Margaret Russell's parentage is a bit fuzzier but they are in South Carolina or North Carolina, before Margaret ends up in Wayne County, Kentucky. 

Joseph Runyon migrated from New Jersey to Rowan County, North Carolina with his parents. There, he marries Jane about 1784, and their first four children are born there before they migrate to Fayette County, Kentucky.

Could Shaker Jane, wife of Joseph, have been a sister of either Isaac West or his wife Margaret Russell?

If so, Tunstal would have been able to visit his Aunt Jane, cousins Charlotte, Vincent, George, William, and Matilda Runyon, cousin Nancy Runyon Ryan, and his cousin Polly's children, Jane and James Sutton.



3/03/2018

Divorce, Shaker Style

I recently finished reading The Great Divorce : A Nineteenth-Century Mother's Extraordinary Fight against Her Husband, the Shakers, and Her Times by Ilyon Woo and it made me more curious about the life of Nancy Runyon Ryan.  

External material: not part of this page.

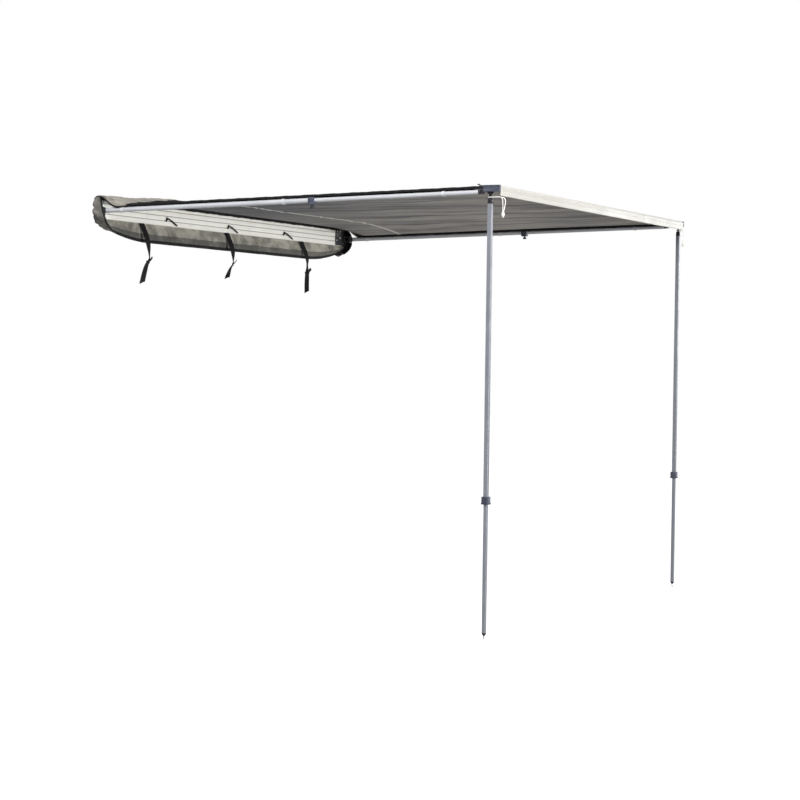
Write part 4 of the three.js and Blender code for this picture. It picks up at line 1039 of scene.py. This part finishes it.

Nancy, at age 20, had married Thomas Ryan in 1807. Within a few years the majority of her family had joined the Society at Pleasant Hill and Nancy and Thomas were busy with twin boys Lawson and Wesley, born in 1808. An interview conducted in 1835 reveals what happened next.

"Mr. Crouch had a sister that married a Ryan. That sister's son, living in Mercer [County, Kentucky] married into a family of Runyons. Runyons lived on this side of the Kentucky River, between there and Lexington. The whole family joined the Shakers, and younger Ryan's wife thought she must go too. She left twins lying in the cradle and went. This brought Ryan into conflict with one, whom he beats himself severely. Another one, that came to his house, he beat nearly to death. The man thought to go to the law but the magistrate advised him to keep away and let Ryan alone."

The interview certainly paints Nancy as a woman who has abandoned her babies but the Shaker journals help explain. They tell us that Nancy became a Believer in 1810, so Thomas' run-in with the brethren must have happened in 1810 when the twins were still quite young. Perhaps they had visited Thomas to proselytize, hoping to persuade him to try the Shaker way of life.  The journals also tell us it was another five years before Nancy was able to live among the faithful at Pleasant Hill. 

Having given birth to a daughter (Nancy Jr., born in 1812) during those years we can speculate that she soon returned to Thomas' household. Was she trying to convince her husband to join with her? Did the Church leadership offer Nancy help or advice based on similar experiences in other communities? Did Thomas die during this time? We know only that she arrived in the Spring of 1815, and that her children joined her there in May of that year. Who brought the children? 

We will likely never know the specifics but, like the protagonist in The Great Divorce, it seems Thomas was vehemently opposed to the idea of joining a celibate commune. 

While Nancy's saga was taking place in Kentucky, Mother Lucy Wright was consulting with the Elders at the community of Watervliet outside Albany. There, James Chapman had left his family to become a Believer. He soon returned home for his children against his wife's wishes. Eunice Chapman, had no legal rights to their children but was not going to give them up without a fight. This is the subject of The Great Divorce. In the NPR clip below, the author explains how women of this period, upon marriage, became "civilly dead." 

At Pleasant Hill, Nancy Runyon Ryan lived to age 65 and died a Believer. Her three children were raised among the Shakers, presumably with no further objection from their father. Each left Pleasant Hill separately while in their teens. 

I'll leave it for you to discover whether James Champman and his children remain Shakers or "go to the world."